¡Cuántas veces tuve que poner este “fox oriental” en mi Philips de caja! Como un “dj” de ocho años pasaba las tardes clavado a una silla, en el salón de losetas grises de la casa de la plazoleta, pinchando placas de cuarenta y cinco revoluciones por minuto. Claro que, mi repertorio era un constante repiqueteo entre Carlos Gardel, José Luis y su guitarra, Gloria Lasso y Luis Mariano, Carlos Acuña y Bob Azzam y su orquesta.
Que por causa de aquellas tardes hasta los juegos se me olvidaban: la billalda, los botones, las bolas, las estampas, los tenderetes de tebeos sobre la acera y las rifas con las papeletas amañadas… Que no me importaban nada los gritos de quienes desde fuera me reclamaban, ni los timbres insistentes de las bicicletas, ni el voceador de caballas; ni siquiera las idas y venidas de la muñequita rubia de ojos celestiales que ya tanto me gustaba.
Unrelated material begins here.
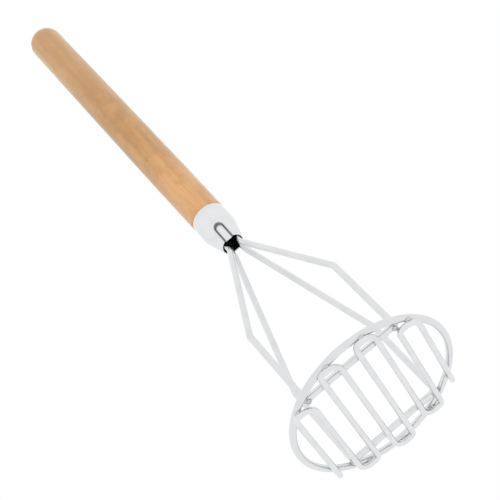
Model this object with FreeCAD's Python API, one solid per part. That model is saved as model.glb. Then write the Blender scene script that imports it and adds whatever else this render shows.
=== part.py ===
"""Round-faced hand masher: a wooden handle, a crimped metal ferrule and a welded wire head.

Millimetres, +Z up. The masher stands on its mashing face: z = 0 is the surface it rests on
and the handle's axis is the Z axis. The mashing bars run along Y, the cross wires along X.
"""
import FreeCAD, Part
import math
import os

from FreeCAD import Vector

# ---------------------------------------------------------------- driving sizes
# Mashing grid: one wire bent to and fro into parallel bars.
grid_wire_d = 4.6
bar_count = 8
bar_pitch = 15.5
sharp_corner_radius = 3.8       # centreline radius where the first, third ... bar meets a U-turn
round_corner_radius = 9.2       # and where the second, fourth ... bar meets one
outer_turn_inset = 2.8          # the first and the last U-turn stop this far inside the ring's centreline
free_end_overhang = 5.0         # the grid's two free ends reach this far past the ring's centreline

# Ring that stiffens the grid's round outline.
ring_outer_d = 140.5
ring_wire_d = 5.5

# Frame wires: each one is a leg, a cross wire over the bars, and a leg.
frame_wire_d = 5.2
cross_wire_span = 80.0          # between the centrelines of one frame wire's two legs
corner_bend_radius = 4.5
knee_bend_radius = 7.0
knee_height = 85.0
knee_spread = 89.4              # between the near and the far frame wire at the knees
pair_spacing = 6.2              # between the near and the far wire of a pair, inside the ferrule
parting_drop = 1.0              # the two wires of a pair part this far below the ferrule's mouth
parting_bend_radius = 12.0
flare_drop = 7.0                # and the pairs flare to the left and the right this far below it
flare_spacing = 10.8            # between the near and the far wire there
flare_bend_radius = 16.0
wire_reach_in_handle = 28.0     # how far the wire ends go up past the ferrule's rim

# Ferrule: a sheet-metal sleeve, cylindrical above and drawn in to a mouth below.
mouth_height = 206.0
ferrule_length = 39.5
ferrule_band_length = 16.0      # the cylindrical part, round the wood
ferrule_outer_d = 31.0
ferrule_mouth_d = 19.8
ferrule_shoulder_radius = 25.0  # rounds the band into the cone that runs to the mouth
ferrule_sheet = 1.0
crimp_width = 7.8               # pressed flutes between the two pairs of wires, front and back
crimp_height = 16.5
crimp_depth_top = 2.4
crimp_depth_mouth = 1.8

# Handle: a turned dowel with a domed end and a tenon that fills the ferrule's band.
handle_grip_d = 32.0
handle_visible_length = 348.5
handle_neck_length = 74.5       # the grip narrows to the ferrule over this length
tenon_length = 15.5
hole_spare_depth = 2.0

# Clearances.
weld_touch = 0.02               # between round wires that are welded where they touch
tenon_clearance = 0.1           # radial, tenon in ferrule
rim_gap = 0.3                   # the fine dark line between the wood's shoulder and the rim
wire_hole_clearance = 0.15      # radial, wire end in its hole in the handle
mouth_clearance = 0.15          # radial, wires inside the ferrule's mouth

# ---------------------------------------------------------------- places worked out from them
grid_z = grid_wire_d / 2
ring_radius = (ring_outer_d - ring_wire_d) / 2
ring_z = grid_wire_d + weld_touch + ring_wire_d / 2
cross_wire_z = grid_wire_d + weld_touch + frame_wire_d / 2
leg_x = cross_wire_span / 2

rim_height = mouth_height + ferrule_length
shoulder_height = rim_height + rim_gap
tip_height = shoulder_height + handle_visible_length
parting_height = mouth_height - parting_drop
flare_height = mouth_height - flare_drop
wire_end_height = rim_height + wire_reach_in_handle

# The drawn-in part of the ferrule is a cone; the shoulder is an arc tangent to the cone and the band.
band_foot = rim_height - ferrule_band_length
shoulder_centre = Vector(ferrule_outer_d / 2 - ferrule_shoulder_radius, 0, band_foot)
drawn_height = band_foot - mouth_height
mouth_reach = ferrule_mouth_d / 2 - shoulder_centre.x
mouth_bearing = math.atan2(drawn_height, mouth_reach)
cone_angle = mouth_bearing - math.acos(ferrule_shoulder_radius / math.hypot(drawn_height, mouth_reach))


def ferrule_radius(height, inset=0.0):
    """Radius of the ferrule's surface at a height, or of a surface this far inside it."""
    drop = band_foot - height
    shoulder = ferrule_shoulder_radius - inset
    if drop <= 0:
        return ferrule_outer_d / 2 - inset
    if drop <= shoulder * math.sin(cone_angle):
        return shoulder_centre.x + math.sqrt(shoulder ** 2 - drop ** 2)
    return shoulder_centre.x + (shoulder - drop * math.sin(cone_angle)) / math.cos(cone_angle)


# The four wires fill the sides of the mouth, a pair to the left and a pair to the right.
mouth_bore_radius = ferrule_radius(mouth_height, ferrule_sheet)
throat_y = pair_spacing / 2
throat_x = math.sqrt((mouth_bore_radius - mouth_clearance - frame_wire_d / 2) ** 2 - throat_y ** 2)


# ---------------------------------------------------------------- wire bending
def rounded_path(points, radii):
    """Straight runs through the points, joined by a tangent arc at each inner point."""
    edges = []
    start = points[0]
    for before, corner, after, radius in zip(points, points[1:], points[2:], radii):
        back = (before - corner).normalize()
        ahead = (after - corner).normalize()
        half_turn = (math.pi - back.getAngle(ahead)) / 2
        tangent_length = radius * math.tan(half_turn)
        arc_start = corner + back * tangent_length
        arc_end = corner + ahead * tangent_length
        to_centre = (back + ahead).normalize()
        arc_middle = corner + to_centre * (radius / math.cos(half_turn) - radius)
        edges.append(Part.makeLine(start, arc_start))
        edges.append(Part.Arc(arc_start, arc_middle, arc_end).toShape())
        start = arc_end
    edges.append(Part.makeLine(start, points[-1]))
    return Part.Wire(edges)


def round_wire(path, first, second, diameter):
    """A round wire swept along a path that sets out from first towards second."""
    section = Part.Wire(Part.makeCircle(diameter / 2, first, second - first))
    return path.makePipeShell([section], True, False)


# ---------------------------------------------------------------- mashing grid
def bar_x(index):
    return (index - (bar_count - 1) / 2) * bar_pitch


def ring_chord(x):
    """Half the length of the ring's centreline circle along Y at this x."""
    return math.sqrt(ring_radius ** 2 - x ** 2)


def make_grid_wire():
    """Parallel bars joined by U-turns that lie under the ring, with two free ends at the far side."""
    points = [Vector(bar_x(0), ring_chord(bar_x(0)) + free_end_overhang, grid_z)]
    radii = []
    for index in range(bar_count - 1):
        side = -1 if index % 2 == 0 else 1
        inset = outer_turn_inset if index in (0, bar_count - 2) else 0.0
        turn_y = side * (ring_chord(bar_x(index + 0.5)) - inset)
        for bar in (index, index + 1):
            points.append(Vector(bar_x(bar), turn_y, grid_z))
            radii.append(sharp_corner_radius if bar % 2 == 0 else round_corner_radius)
    last_x = bar_x(bar_count - 1)
    points.append(Vector(last_x, -side * (ring_chord(last_x) + free_end_overhang), grid_z))
    return round_wire(rounded_path(points, radii), points[0], points[1], grid_wire_d)


def make_ring():
    return Part.makeTorus(ring_radius, ring_wire_d / 2, Vector(0, 0, ring_z))


# ---------------------------------------------------------------- frame wires
def frame_points(side, foot_y):
    """Bend points of one frame wire, from one hidden end over the bars to the other."""
    half = []
    half.append(Vector(throat_x, side * throat_y, wire_end_height))
    half.append(Vector(throat_x, side * throat_y, parting_height))
    half.append(Vector(throat_x, side * flare_spacing / 2, flare_height))
    half.append(Vector(leg_x, side * knee_spread / 2, knee_height))
    half.append(Vector(leg_x, side * foot_y, cross_wire_z))
    other_half = [Vector(-point.x, point.y, point.z) for point in reversed(half)]
    return half + other_half


def frame_path(side, foot_y):
    bends = [parting_bend_radius, flare_bend_radius, knee_bend_radius, corner_bend_radius]
    return rounded_path(frame_points(side, foot_y), bends + bends[::-1])


def leg_foot_y():
    """How far out along Y the cross wires lie for their corners to touch the ring's inner side."""
    ring_line = Part.makeCircle(ring_radius, Vector(0, 0, ring_z))
    reach = (ring_wire_d + frame_wire_d) / 2 + weld_touch
    near, far = 0.0, ring_chord(leg_x)
    while far - near > 1e-4:
        middle = (near + far) / 2
        gap = frame_path(1, middle).distToShape(ring_line)[0]
        if gap > reach:
            near = middle
        else:
            far = middle
    return near


def make_frame_wire(side, foot_y):
    points = frame_points(side, foot_y)
    return round_wire(frame_path(side, foot_y), points[0], points[1], frame_wire_d)


# ---------------------------------------------------------------- ferrule
def sleeve_profile(inset, bottom, top):
    """Closed half section between the axis and the ferrule's surface moved inwards by inset."""
    shoulder = ferrule_shoulder_radius - inset
    low = Vector(ferrule_radius(bottom, inset), 0, bottom)
    turn, middle, high = (
        shoulder_centre + Vector(math.cos(angle), 0, -math.sin(angle)) * shoulder
        for angle in (cone_angle, cone_angle / 2, 0.0)
    )
    edges = [
        Part.makeLine(Vector(0, 0, bottom), low),
        Part.makeLine(low, turn),
        Part.Arc(turn, middle, high).toShape(),
        Part.makeLine(high, Vector(high.x, 0, top)),
        Part.makeLine(Vector(high.x, 0, top), Vector(0, 0, top)),
        Part.makeLine(Vector(0, 0, top), Vector(0, 0, bottom)),
    ]
    return Part.Face(Part.Wire(edges))


def sleeve_solid(inset, bottom, top):
    face = sleeve_profile(inset, bottom, top)
    return face.revolve(Vector(0, 0, 0), Vector(0, 0, 1), 360)


def crimp_tool(side, grow):
    """The punch that presses one flute: an arch-topped block with a sloping flat nose."""
    half_width = crimp_width / 2 + grow
    arch_centre = mouth_height + crimp_height - crimp_width / 2
    below = mouth_height - ferrule_sheet
    outside = side * ferrule_outer_d
    floor_top = ferrule_radius(mouth_height + crimp_height) - crimp_depth_top - grow
    floor_mouth = ferrule_radius(mouth_height) - crimp_depth_mouth - grow
    slope = (floor_top - floor_mouth) / crimp_height
    top = arch_centre + half_width

    arch = Part.Arc(Vector(-half_width, 0, arch_centre), Vector(0, 0, top), Vector(half_width, 0, arch_centre))
    outline = Part.Wire([
        Part.makeLine(Vector(-half_width, 0, below), Vector(-half_width, 0, arch_centre)),
        arch.toShape(),
        Part.makeLine(Vector(half_width, 0, arch_centre), Vector(half_width, 0, below)),
        Part.makeLine(Vector(half_width, 0, below), Vector(-half_width, 0, below)),
    ])
    punch = Part.Face(outline).extrude(Vector(0, outside, 0))

    nose_low = side * (floor_mouth - slope * (mouth_height - below))
    nose_high = side * (floor_mouth + slope * (top - mouth_height))
    nose = Part.makePolygon([
        Vector(-half_width, nose_low, below),
        Vector(-half_width, nose_high, top),
        Vector(-half_width, outside, top),
        Vector(-half_width, outside, below),
        Vector(-half_width, nose_low, below),
    ])
    return punch.common(Part.Face(nose).extrude(Vector(2 * half_width, 0, 0)))


def make_ferrule():
    """Outer form less the cavity; under each flute the cavity is pressed in by the same punch."""
    outer = sleeve_solid(0.0, mouth_height, rim_height)
    cavity = sleeve_solid(ferrule_sheet, mouth_height, rim_height)
    for side in (-1, 1):
        outer = outer.cut(crimp_tool(side, 0.0))
        cavity = cavity.cut(crimp_tool(side, ferrule_sheet))
    return outer.cut(cavity)


# ---------------------------------------------------------------- handle
def make_handle():
    """Turned profile with its tenon, less the four holes that take the wire ends."""
    grip_radius = handle_grip_d / 2
    neck_radius = ferrule_outer_d / 2
    tenon_radius = ferrule_outer_d / 2 - ferrule_sheet - tenon_clearance
    tenon_foot = rim_height - tenon_length
    neck_top = shoulder_height + handle_neck_length
    dome_centre = tip_height - grip_radius
    dome_half = grip_radius * math.sqrt(0.5)

    outline = [
        Vector(0, 0, tenon_foot),
        Vector(tenon_radius, 0, tenon_foot),
        Vector(tenon_radius, 0, shoulder_height),
        Vector(neck_radius, 0, shoulder_height),
        Vector(grip_radius, 0, neck_top),
        Vector(grip_radius, 0, dome_centre),
    ]
    edges = [Part.makeLine(low, high) for low, high in zip(outline, outline[1:])]
    dome_middle = Vector(dome_half, 0, dome_centre + dome_half)
    tip = Vector(0, 0, tip_height)
    edges.append(Part.Arc(outline[-1], dome_middle, tip).toShape())
    edges.append(Part.makeLine(tip, outline[0]))
    handle = Part.Face(Part.Wire(edges)).revolve(Vector(0, 0, 0), Vector(0, 0, 1), 360)

    hole_radius = frame_wire_d / 2 + wire_hole_clearance
    hole_length = wire_end_height + hole_spare_depth - tenon_foot
    for x in (-throat_x, throat_x):
        for y in (-throat_y, throat_y):
            handle = handle.cut(Part.makeCylinder(hole_radius, hole_length, Vector(x, y, tenon_foot)))
    return handle


# ---------------------------------------------------------------- build
def main():
    foot_y = leg_foot_y()
    nodes = {
        "handle": make_handle(),
        "ferrule": make_ferrule(),
        "near_frame_wire": make_frame_wire(-1, foot_y),
        "far_frame_wire": make_frame_wire(1, foot_y),
        "ring": make_ring(),
        "grid_wire": make_grid_wire(),
    }
    os.makedirs("parts", exist_ok=True)
    for name, shape in nodes.items():
        solid = shape.Solids[0] if shape.Solids else Part.Solid(shape)
        solid.exportStep("parts/" + name + ".step")
        box = solid.BoundBox
        print(name, "valid", solid.isValid(), "volume", round(solid.Volume, 1),
              "x", round(box.XMin, 2), round(box.XMax, 2), "y", round(box.YMin, 2), round(box.YMax, 2),
              "z", round(box.ZMin, 2), round(box.ZMax, 2))
    print("cross wires at y =", round(foot_y, 3), "wires in the mouth at x =", round(throat_x, 3))


main()
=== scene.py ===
"""Round-faced wire potato masher: wooden handle, crimped ferrule, welded and plated wire head.

Metres, +Z up the handle. The masher stands on its mashing face, the bars run along Y.
"""
import math

import bmesh
import bpy
from mathutils import Matrix, Vector, noise


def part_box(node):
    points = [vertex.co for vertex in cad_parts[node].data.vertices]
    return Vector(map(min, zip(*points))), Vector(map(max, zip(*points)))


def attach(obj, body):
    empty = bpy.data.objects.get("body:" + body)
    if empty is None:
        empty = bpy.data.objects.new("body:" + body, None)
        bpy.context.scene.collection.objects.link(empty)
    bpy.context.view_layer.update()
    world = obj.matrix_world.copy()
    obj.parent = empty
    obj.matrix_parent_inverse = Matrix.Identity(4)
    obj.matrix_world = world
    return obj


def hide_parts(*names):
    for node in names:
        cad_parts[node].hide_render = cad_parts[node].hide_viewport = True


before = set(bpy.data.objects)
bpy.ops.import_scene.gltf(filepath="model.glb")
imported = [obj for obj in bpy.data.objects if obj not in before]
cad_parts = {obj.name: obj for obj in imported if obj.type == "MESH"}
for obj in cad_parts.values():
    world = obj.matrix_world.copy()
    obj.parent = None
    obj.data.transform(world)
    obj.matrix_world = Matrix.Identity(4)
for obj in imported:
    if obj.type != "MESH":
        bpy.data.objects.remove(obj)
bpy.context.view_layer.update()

# ------------------------------------------------------------------ Where the masher is seen from
# It is held up before a white ground and seen from in front and from below the mashing face,
# with the handle running away to the upper left. The lens is long, so the handle narrows a little.
mm = 0.001
eye = Vector((-58.4, -778.5, -508.6)) * mm
looked_at = Vector((6.89, 0.0, 189.5)) * mm
camera_roll = math.radians(-43.18)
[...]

Que lo único que cobraba vida para este “dj” de ocho años era aquel momento de cada tarde, las horas de fervor penitente, el rosario de tangos y milongas, de canciones a guitarra, de romances italianos y de sones de Arabia; el envolvente mundo de mi padre siempre en la encrucijada. Que lo único verdadero para este niño no sonriente consistía en estar clavado a una silla, en el salón de losetas grises de la casa de la plazoleta, pinchando placas. Pinchando, por ejemplo, el Mustapha de Bob Azzam y su orquesta coloreada.